池田:それはよくないパターン……。自分がセックスしたいときにできないと、「なんでダメなんだよ」って不機嫌になる人っていますよね。女性だってしたくないときや生理でセックスできないときはあるのに。
清田:そこで女性から「今日はダメ」って拒まれたのを機に、レスになってしまうオトコもいる。オトコにはプライドが高いヤツが多いので、一度断られるとそれ以降女性を誘うのが怖くなったりするんだよね。
池田:よく言われることですが、男の人って意外と繊細ですよね。ではそもそもどうすればセックスレスを防ぐことができるんでしょうか。女医さんにするような質問ですけど(笑)。
どうしてレスを解消したいのか、言えないとダメ
清田:僕なんかが答えるのも変な話だけど……(笑)。ただひとつ言えるのは、自然な形でセックスを続けていると、飽きが来てしまうのは仕方ないことだと思う。だからこそ、工夫というか、お互いの気持ちいいやり方を探っていくとか、違和感があれば勇気を出して話し合ってみるとか、そういう意識は持った方がいいのではないだろうか。

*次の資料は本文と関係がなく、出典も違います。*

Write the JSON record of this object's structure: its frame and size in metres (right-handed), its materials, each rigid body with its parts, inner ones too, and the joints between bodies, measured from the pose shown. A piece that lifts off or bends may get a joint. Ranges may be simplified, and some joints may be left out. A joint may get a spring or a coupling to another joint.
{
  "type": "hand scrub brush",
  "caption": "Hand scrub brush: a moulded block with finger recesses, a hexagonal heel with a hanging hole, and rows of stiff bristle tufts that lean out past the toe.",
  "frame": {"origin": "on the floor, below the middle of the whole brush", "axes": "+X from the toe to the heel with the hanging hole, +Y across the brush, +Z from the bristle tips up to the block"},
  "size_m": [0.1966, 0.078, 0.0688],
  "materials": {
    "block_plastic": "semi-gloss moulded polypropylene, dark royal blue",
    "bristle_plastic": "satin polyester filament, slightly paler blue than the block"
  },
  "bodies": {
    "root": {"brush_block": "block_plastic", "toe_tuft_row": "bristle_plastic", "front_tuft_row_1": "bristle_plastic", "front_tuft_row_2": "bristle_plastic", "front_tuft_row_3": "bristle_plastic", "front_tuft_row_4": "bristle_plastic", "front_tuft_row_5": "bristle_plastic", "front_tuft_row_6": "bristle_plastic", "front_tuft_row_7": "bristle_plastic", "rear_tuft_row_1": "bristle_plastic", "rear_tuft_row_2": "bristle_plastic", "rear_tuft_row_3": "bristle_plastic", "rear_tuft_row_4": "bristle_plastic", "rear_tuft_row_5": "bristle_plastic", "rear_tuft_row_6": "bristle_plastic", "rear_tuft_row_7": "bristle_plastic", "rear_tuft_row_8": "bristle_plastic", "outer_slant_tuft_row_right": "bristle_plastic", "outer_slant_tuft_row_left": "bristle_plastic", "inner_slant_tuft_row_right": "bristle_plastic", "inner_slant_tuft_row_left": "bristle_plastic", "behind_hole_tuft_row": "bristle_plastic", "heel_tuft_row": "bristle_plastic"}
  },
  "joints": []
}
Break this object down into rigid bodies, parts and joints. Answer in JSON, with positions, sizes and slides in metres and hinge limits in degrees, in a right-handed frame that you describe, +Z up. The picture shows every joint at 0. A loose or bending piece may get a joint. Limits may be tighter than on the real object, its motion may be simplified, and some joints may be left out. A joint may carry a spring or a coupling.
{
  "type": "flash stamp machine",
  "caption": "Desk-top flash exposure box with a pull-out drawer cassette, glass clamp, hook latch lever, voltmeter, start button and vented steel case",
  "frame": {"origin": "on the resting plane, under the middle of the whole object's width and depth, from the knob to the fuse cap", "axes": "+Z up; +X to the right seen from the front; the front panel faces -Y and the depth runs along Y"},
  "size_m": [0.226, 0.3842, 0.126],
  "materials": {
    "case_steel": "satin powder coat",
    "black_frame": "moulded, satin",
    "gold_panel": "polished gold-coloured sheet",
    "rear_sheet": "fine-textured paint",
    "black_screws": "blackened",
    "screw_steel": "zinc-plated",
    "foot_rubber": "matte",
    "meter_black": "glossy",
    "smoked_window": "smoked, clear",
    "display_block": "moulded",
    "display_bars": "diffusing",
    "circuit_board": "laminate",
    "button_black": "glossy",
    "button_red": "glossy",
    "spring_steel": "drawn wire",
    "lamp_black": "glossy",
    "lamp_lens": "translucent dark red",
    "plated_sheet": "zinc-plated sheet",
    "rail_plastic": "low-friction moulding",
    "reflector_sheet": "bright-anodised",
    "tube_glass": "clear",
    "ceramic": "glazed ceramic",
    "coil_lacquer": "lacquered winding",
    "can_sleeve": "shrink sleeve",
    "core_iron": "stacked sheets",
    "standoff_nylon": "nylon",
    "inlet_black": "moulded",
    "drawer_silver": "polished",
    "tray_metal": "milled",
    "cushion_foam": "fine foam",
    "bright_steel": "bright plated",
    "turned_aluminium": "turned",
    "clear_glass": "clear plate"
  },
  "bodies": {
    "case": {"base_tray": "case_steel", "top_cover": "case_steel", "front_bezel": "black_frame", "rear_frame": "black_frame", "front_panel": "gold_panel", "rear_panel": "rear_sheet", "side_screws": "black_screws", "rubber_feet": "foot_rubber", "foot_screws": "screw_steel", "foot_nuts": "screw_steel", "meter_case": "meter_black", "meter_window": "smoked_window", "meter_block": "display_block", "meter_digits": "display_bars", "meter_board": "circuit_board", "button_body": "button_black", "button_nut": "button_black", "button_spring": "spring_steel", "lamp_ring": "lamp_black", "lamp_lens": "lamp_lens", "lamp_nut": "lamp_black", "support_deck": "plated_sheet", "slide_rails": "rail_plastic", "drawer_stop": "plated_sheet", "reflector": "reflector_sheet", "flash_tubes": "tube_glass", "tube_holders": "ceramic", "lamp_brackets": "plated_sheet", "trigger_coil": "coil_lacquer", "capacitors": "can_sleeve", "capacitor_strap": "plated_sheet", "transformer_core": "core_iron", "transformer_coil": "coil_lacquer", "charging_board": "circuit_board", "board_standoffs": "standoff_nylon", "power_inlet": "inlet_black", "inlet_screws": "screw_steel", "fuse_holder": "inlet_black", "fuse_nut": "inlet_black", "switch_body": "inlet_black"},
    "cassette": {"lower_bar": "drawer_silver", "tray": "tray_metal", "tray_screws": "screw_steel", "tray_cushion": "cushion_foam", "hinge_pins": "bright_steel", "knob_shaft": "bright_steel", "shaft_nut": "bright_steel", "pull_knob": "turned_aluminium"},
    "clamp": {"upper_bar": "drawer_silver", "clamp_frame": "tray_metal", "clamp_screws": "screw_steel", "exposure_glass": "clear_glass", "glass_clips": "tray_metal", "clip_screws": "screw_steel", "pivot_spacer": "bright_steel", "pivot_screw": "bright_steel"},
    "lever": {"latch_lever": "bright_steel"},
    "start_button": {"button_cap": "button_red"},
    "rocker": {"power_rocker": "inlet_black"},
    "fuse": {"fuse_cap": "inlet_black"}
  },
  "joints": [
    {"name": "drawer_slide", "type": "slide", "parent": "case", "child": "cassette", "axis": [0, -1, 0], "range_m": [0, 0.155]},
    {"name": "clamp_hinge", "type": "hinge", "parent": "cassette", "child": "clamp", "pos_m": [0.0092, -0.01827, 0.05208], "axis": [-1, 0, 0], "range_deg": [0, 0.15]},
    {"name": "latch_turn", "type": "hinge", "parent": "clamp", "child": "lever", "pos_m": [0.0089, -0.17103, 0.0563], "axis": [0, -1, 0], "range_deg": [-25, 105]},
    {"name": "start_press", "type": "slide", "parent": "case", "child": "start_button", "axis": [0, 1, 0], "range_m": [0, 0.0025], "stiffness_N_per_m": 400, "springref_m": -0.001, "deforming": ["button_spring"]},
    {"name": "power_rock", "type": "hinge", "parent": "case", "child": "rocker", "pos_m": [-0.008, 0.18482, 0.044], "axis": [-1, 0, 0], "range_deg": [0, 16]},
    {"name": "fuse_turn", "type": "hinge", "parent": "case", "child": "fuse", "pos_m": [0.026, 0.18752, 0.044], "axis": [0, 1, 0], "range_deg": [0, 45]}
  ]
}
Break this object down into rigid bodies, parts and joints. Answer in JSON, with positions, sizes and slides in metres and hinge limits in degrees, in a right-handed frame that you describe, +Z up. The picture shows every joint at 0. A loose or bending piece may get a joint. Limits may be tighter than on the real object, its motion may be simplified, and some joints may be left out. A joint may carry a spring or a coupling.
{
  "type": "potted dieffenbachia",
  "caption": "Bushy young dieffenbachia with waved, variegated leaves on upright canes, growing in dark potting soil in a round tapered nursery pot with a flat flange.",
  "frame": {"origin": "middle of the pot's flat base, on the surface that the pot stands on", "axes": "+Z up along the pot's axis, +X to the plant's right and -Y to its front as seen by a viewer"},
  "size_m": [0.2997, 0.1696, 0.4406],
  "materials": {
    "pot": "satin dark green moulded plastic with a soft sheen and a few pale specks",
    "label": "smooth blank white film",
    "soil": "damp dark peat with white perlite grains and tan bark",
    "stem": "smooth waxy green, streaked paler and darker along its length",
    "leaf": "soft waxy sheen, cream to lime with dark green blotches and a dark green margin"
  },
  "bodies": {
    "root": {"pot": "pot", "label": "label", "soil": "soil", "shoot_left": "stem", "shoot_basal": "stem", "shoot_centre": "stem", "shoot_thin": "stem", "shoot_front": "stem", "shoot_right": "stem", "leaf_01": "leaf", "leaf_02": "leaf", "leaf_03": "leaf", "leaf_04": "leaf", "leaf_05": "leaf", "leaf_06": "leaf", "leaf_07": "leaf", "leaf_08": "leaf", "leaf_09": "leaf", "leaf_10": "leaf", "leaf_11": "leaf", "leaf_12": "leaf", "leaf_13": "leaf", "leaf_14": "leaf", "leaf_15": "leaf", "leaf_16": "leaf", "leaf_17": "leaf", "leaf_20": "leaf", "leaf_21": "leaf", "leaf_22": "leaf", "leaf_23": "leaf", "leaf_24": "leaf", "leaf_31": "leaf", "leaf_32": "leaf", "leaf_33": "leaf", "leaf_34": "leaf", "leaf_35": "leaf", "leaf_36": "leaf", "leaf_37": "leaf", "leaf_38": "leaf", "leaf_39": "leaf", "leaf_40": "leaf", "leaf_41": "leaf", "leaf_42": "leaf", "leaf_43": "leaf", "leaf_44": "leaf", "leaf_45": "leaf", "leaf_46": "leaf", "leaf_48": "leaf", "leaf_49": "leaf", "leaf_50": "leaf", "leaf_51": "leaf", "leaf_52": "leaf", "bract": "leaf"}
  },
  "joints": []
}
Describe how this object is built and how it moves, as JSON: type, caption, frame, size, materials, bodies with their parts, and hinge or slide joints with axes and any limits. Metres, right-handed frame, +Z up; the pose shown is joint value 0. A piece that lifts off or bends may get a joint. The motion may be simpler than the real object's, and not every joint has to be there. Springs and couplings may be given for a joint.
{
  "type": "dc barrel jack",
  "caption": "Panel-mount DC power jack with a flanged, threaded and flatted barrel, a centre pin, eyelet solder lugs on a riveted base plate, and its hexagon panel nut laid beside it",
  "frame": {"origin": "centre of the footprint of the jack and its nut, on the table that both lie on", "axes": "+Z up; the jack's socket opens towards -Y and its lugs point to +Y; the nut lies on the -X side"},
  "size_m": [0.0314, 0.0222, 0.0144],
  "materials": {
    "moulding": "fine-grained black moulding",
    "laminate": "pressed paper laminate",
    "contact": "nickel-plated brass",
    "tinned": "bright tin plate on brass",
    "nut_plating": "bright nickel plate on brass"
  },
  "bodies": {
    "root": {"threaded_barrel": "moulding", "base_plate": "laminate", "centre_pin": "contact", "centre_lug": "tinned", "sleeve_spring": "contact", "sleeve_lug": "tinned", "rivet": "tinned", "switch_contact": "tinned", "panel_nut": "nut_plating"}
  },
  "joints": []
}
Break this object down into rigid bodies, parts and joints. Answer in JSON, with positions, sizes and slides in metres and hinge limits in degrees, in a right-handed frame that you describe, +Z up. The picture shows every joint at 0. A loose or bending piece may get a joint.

池田:もしその相手と結婚したいと思っているなら、今後長くつきまとう大問題ですもんね。
清田:知り合いに(セックスの)頻度についてふたりで話し合って、見事解決させた人もいる。
池田:思いを真摯に伝えれば相手もわかってくれると。
清田:その場合は、自分の要求だけを強く突き付ける感じではなく、「セックス=親密さのバロメーターだと思っているから、ちゃんと話し合いたい」みたいに伝えるといいかもしれない。
池田:それだと相手も「セックスしなきゃ許さない!」と責められているような気持ちにはならないですね。
清田:「なぜ(セックスを)したいのか」ということについても、話し合うときにちゃんと伝えるべきだと思う。ついでにいうと、もしもセックスのない結婚生活はあり得ないと思っているなら、「セックスのある生活にしていくか、別れるか」の二択をオトコに突きつけるしかない。
池田:いつもの究極の二択ですね(笑)。最終的には自分はどう考えるか、ですよね。
今月のまとめ
1.セックスレスの原因を自分に求めすぎない
2.互いのセックス観について話し合う
3.セックスレスを解決したい理由を伝える
清田氏が推薦! 今月読みたい本
『恋に効くSEXセラピー』は、シルクラボ専属の“エロメン”一徹さんによるセックスの哲学書。セックスは究極のコミュニケーションであることを教えてくれる一冊です! 産婦人科医・武谷雄二先生の『月経のはなし』は、生理のメカニズムや歴史をコンパクトに教えてくれる一冊。セックスレスの一因は女性の身体に関する男の無知にあると思うので、特に男は必読です!